Removing the Border or Fill 🎨
By default, text boxes have a visible border and a white fill. To remove these:
- Select the text box.
- Go to Shape Format → Shape Outline → select No Outline.
- Go to Shape Format → Shape Fill → select No Fill.
This creates an "invisible" text box — the text floats freely on the page without a visible container. A common technique in document design.
Linking Text Boxes Together
Word allows you to link text boxes so that overflow text from one box continues automatically in another. This is particularly useful in newsletter or magazine-style layouts where a single article spans multiple columns or pages.
To link text boxes:
- Create two or more empty text boxes.
- Select the first text box.
- Go to Shape Format → Create Link (the button looks like chain links or a pitcher icon depending on your version).
- Your cursor changes to a pitcher shape — click the second text box to complete the link.
Text that doesn't fit in the first box will now flow into the second automatically as you type or resize.
Variables That Affect Your Experience
How smoothly text boxes behave depends on a few factors worth understanding:
Word version and platform — Word for Windows (via Microsoft 365 or standalone), Word for Mac, and Word Online each have slight interface differences.

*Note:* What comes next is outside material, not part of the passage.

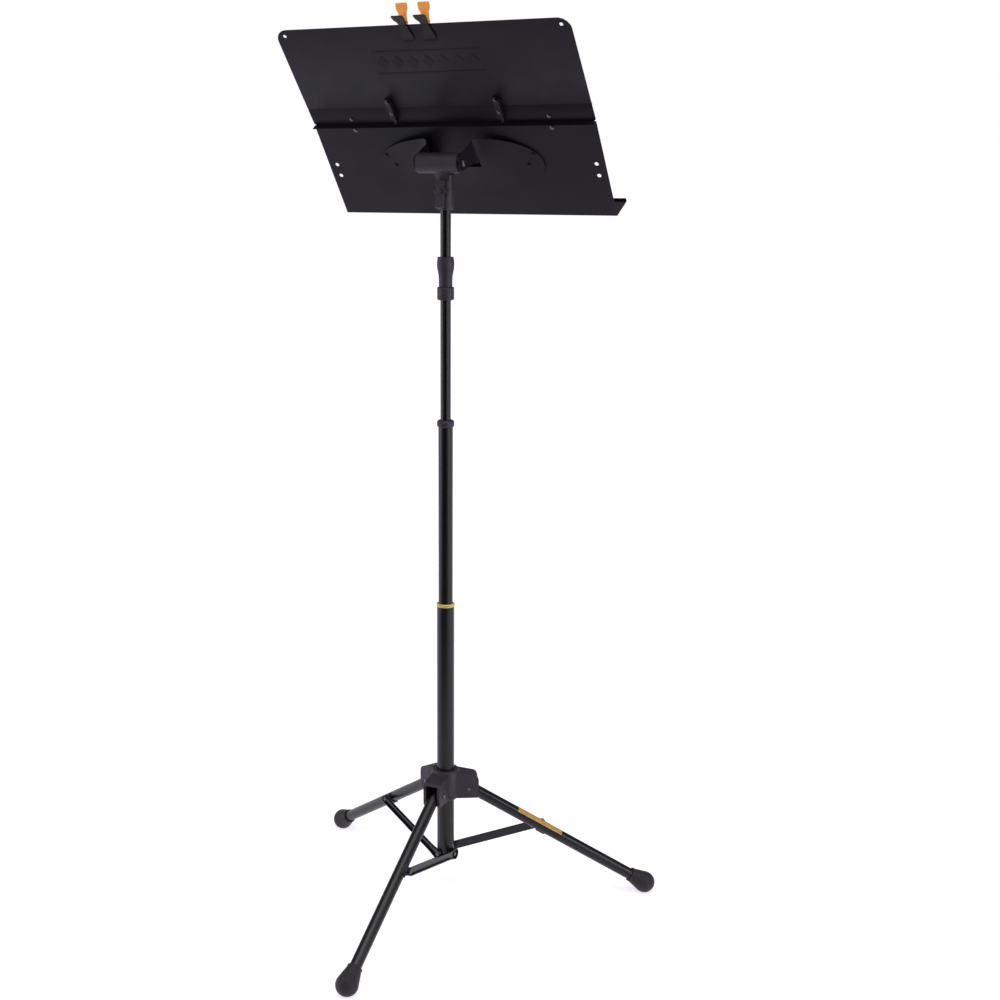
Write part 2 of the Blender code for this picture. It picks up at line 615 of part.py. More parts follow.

Word Online has a more limited text box toolset compared to the desktop versions. Some built-in gallery styles may also differ between versions.
Document format — Working in .docx format gives you the full range of text box features. Older .doc format files have some limitations around floating objects and text wrapping behavior.
Document layout mode — Text boxes behave differently in Print Layout view versus Draft or Read Mode. For precise positioning work, Print Layout is the appropriate view.
Purpose and complexity — A simple pull quote needs almost no configuration. A linked multi-column layout or a printable form requires understanding wrapping, anchoring, and positioning in more depth.
Template or existing formatting — If you're working inside a heavily styled template, your text box may inherit or conflict with existing styles. Built-in text box styles pull from the document theme, which can produce unexpected results if the template has been customized.
The right approach — whether a built-in style, a drawn box, a linked chain, or a shape with text — depends on what you're building, which version of Word you're working in, and how much formatting control you need over the final result.